━━ EXTRACTED MATERIAL
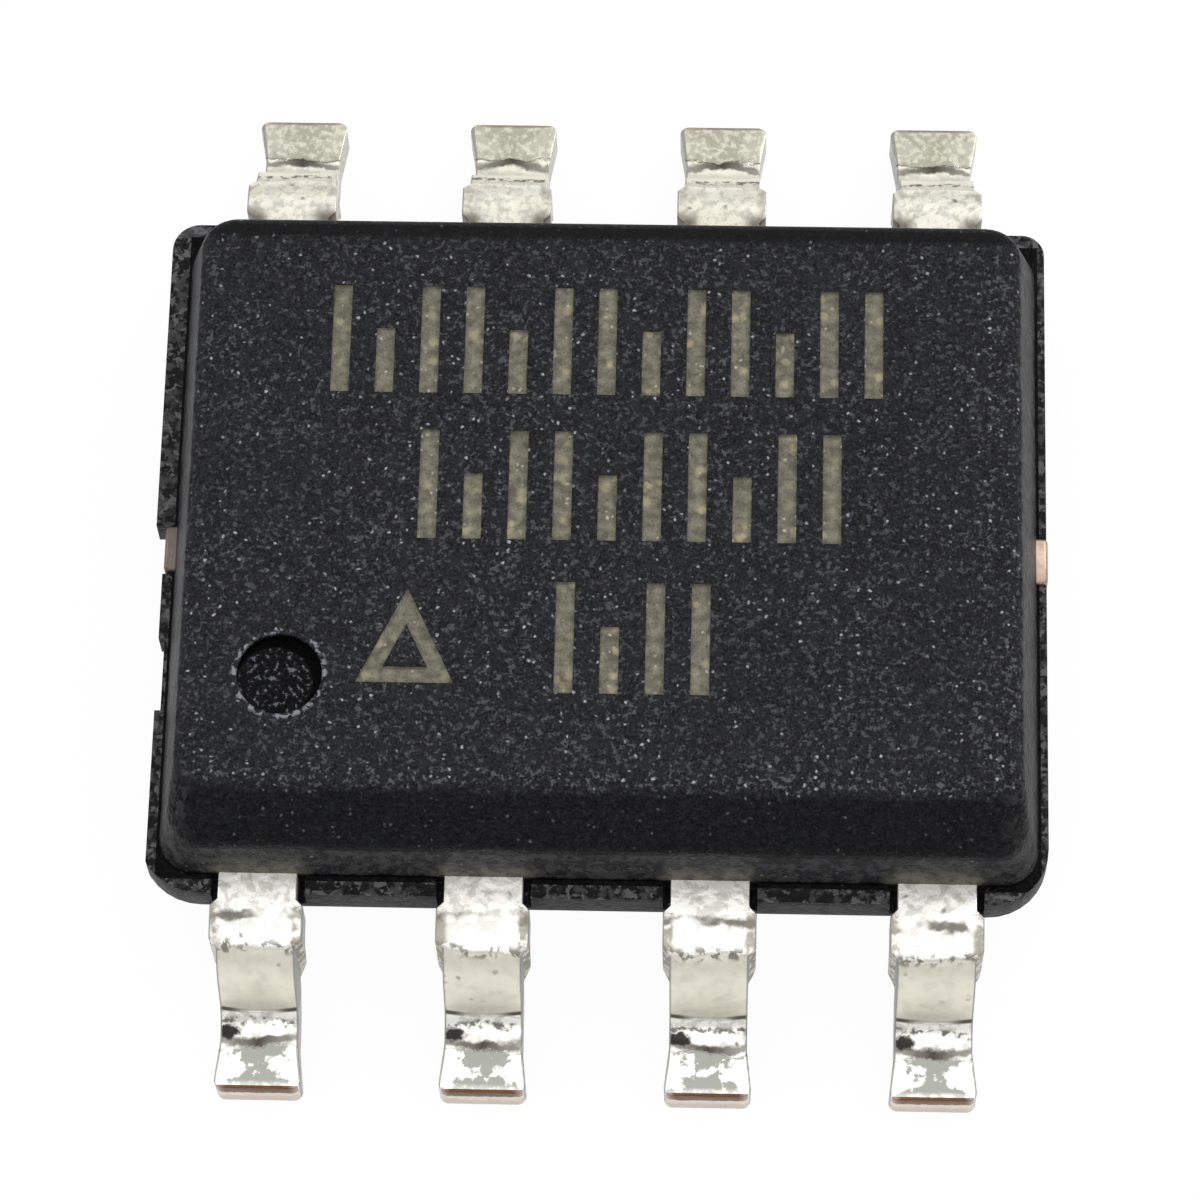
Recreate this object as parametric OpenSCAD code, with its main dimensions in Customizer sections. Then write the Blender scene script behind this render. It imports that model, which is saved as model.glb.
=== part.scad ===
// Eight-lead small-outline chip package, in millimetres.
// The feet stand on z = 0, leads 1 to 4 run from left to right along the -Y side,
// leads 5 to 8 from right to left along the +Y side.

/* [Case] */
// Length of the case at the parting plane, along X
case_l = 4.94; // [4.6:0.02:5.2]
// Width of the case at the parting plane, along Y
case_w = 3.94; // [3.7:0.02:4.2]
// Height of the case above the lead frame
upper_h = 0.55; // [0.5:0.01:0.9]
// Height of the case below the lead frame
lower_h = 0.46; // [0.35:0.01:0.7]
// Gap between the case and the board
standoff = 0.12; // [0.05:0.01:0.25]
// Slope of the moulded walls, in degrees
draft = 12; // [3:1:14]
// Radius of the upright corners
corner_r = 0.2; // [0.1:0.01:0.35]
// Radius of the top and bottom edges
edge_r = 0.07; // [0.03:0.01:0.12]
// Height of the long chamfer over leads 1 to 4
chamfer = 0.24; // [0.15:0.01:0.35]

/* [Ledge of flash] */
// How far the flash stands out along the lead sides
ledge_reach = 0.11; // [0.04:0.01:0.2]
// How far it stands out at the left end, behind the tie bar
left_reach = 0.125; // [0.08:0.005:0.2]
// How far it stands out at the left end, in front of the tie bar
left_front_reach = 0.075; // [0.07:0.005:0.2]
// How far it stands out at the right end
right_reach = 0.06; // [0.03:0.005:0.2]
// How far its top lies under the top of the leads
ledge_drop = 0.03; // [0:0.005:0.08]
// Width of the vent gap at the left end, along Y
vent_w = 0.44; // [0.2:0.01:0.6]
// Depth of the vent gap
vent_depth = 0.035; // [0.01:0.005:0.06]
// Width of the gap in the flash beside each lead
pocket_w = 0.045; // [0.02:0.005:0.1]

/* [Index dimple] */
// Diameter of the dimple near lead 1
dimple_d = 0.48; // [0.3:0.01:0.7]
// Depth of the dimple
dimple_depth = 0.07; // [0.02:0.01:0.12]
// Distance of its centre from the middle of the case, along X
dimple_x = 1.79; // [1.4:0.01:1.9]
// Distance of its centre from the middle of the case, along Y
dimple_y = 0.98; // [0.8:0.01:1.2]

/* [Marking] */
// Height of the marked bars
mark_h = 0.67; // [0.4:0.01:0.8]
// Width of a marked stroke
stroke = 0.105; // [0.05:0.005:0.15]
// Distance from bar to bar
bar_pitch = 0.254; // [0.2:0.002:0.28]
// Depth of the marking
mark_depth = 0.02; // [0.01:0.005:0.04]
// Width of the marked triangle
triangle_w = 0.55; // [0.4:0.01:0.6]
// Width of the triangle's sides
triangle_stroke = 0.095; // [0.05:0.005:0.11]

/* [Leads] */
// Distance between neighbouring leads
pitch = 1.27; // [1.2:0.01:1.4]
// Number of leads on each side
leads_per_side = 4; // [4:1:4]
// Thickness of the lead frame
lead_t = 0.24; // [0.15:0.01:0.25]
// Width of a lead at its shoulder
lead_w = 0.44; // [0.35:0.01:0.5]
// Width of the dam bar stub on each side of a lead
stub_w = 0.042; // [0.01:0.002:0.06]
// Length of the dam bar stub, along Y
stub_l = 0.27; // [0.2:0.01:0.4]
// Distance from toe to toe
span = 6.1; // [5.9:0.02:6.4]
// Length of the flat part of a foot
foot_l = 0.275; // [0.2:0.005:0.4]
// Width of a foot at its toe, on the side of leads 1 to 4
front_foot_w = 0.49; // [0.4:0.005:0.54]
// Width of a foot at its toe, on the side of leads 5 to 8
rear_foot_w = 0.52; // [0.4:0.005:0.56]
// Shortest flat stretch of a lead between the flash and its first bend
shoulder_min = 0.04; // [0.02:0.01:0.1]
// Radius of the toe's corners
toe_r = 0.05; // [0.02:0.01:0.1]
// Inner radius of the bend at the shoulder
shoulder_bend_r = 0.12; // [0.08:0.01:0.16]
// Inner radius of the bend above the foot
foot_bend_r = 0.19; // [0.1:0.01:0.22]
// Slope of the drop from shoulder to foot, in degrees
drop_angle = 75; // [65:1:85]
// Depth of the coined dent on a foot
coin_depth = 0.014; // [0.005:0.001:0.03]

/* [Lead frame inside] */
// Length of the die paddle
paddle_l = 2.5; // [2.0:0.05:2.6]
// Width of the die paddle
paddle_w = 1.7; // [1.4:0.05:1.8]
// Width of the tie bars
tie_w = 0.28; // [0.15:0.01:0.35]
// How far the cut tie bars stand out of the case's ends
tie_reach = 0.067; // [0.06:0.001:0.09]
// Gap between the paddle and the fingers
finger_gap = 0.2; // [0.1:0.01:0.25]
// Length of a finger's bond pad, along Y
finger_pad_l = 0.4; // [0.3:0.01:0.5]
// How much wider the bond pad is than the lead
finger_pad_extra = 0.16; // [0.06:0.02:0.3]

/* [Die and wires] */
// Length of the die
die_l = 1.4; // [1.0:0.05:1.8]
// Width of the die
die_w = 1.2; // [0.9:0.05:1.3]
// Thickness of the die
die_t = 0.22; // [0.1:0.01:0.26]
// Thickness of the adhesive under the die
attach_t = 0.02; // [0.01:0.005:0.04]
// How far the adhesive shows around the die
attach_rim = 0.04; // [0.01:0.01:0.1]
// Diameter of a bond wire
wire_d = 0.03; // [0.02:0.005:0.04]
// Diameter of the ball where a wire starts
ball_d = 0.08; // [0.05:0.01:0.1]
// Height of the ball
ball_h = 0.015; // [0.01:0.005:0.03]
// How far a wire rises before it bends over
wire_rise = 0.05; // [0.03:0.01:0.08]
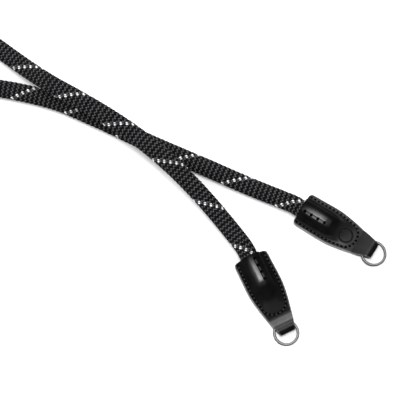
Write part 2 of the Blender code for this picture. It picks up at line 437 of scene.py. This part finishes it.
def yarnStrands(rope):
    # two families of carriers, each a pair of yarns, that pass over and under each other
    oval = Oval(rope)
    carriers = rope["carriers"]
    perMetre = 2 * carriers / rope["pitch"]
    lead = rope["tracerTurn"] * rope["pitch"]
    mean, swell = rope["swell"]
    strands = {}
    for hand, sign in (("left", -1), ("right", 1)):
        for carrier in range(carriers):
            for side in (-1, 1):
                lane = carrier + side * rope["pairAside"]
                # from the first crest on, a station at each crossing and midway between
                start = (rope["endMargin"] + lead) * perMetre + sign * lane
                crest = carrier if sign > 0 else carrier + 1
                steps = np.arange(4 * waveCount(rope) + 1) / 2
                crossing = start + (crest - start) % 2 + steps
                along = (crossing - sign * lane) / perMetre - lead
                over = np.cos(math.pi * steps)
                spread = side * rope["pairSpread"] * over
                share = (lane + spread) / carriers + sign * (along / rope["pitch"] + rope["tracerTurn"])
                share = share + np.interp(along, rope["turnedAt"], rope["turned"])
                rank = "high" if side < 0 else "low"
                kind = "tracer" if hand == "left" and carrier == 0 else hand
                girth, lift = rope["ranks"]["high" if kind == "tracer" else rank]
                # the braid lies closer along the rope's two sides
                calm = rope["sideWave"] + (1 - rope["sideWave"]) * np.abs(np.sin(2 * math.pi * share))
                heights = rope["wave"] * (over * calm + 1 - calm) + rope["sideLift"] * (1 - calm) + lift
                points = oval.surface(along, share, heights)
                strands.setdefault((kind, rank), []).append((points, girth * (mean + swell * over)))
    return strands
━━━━
• **INSTRUCTIONS TO FOLLOW**
Return only the lines spanning from the first line of the material through the line with "the +Y side.", copied exactly, both ends kept.

• **FULL SOLUTION**
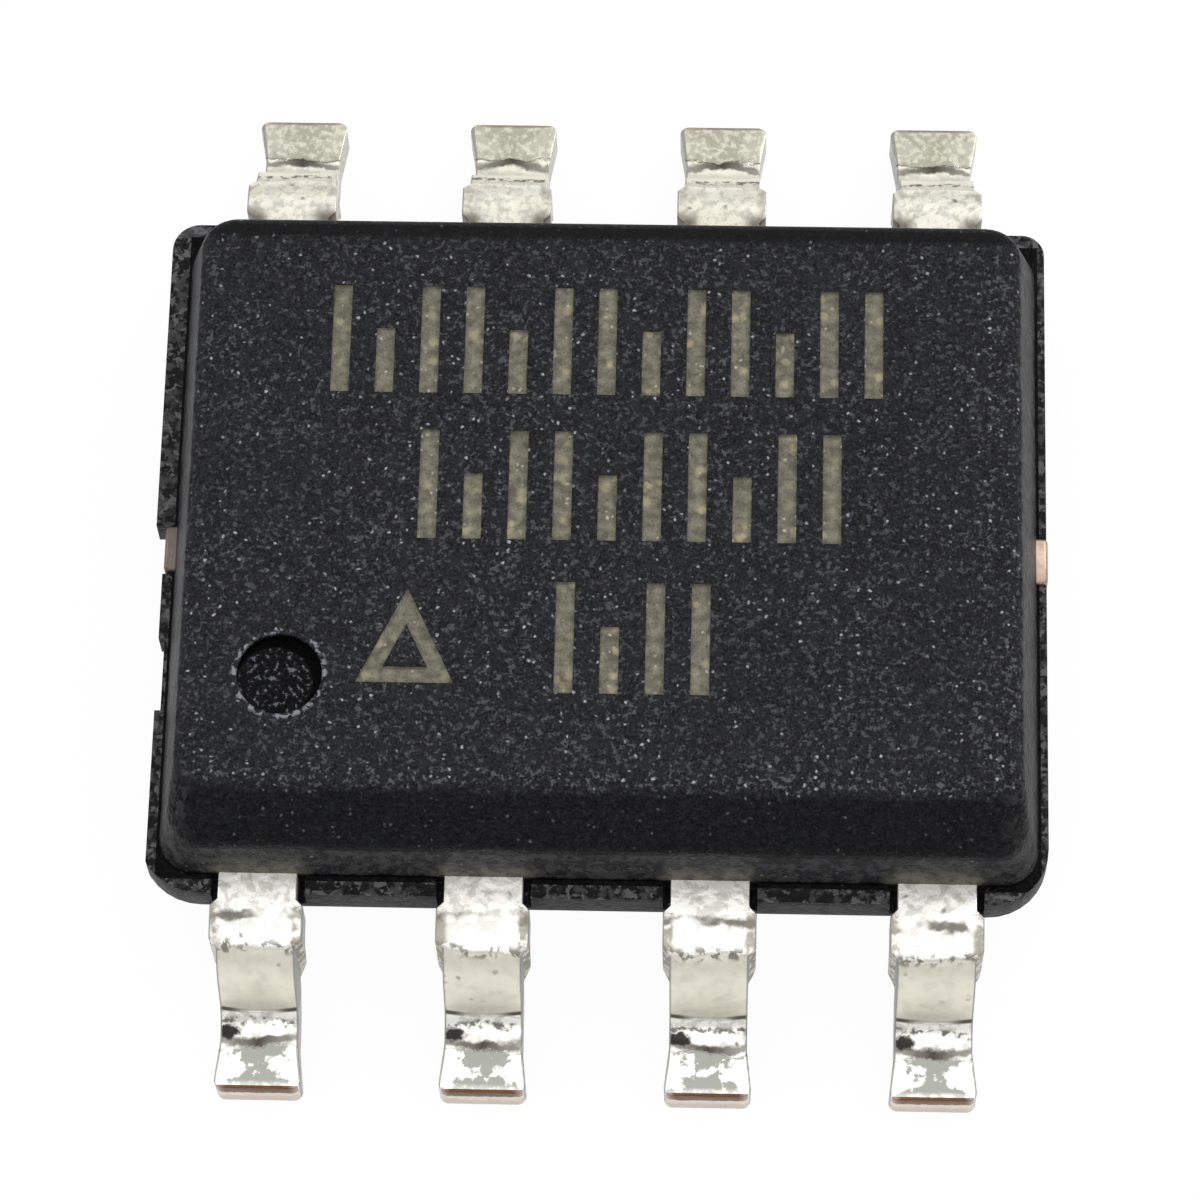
Recreate this object as parametric OpenSCAD code, with its main dimensions in Customizer sections. Then write the Blender scene script behind this render. It imports that model, which is saved as model.glb.
=== part.scad ===
// Eight-lead small-outline chip package, in millimetres.
// The feet stand on z = 0, leads 1 to 4 run from left to right along the -Y side,
// leads 5 to 8 from right to left along the +Y side.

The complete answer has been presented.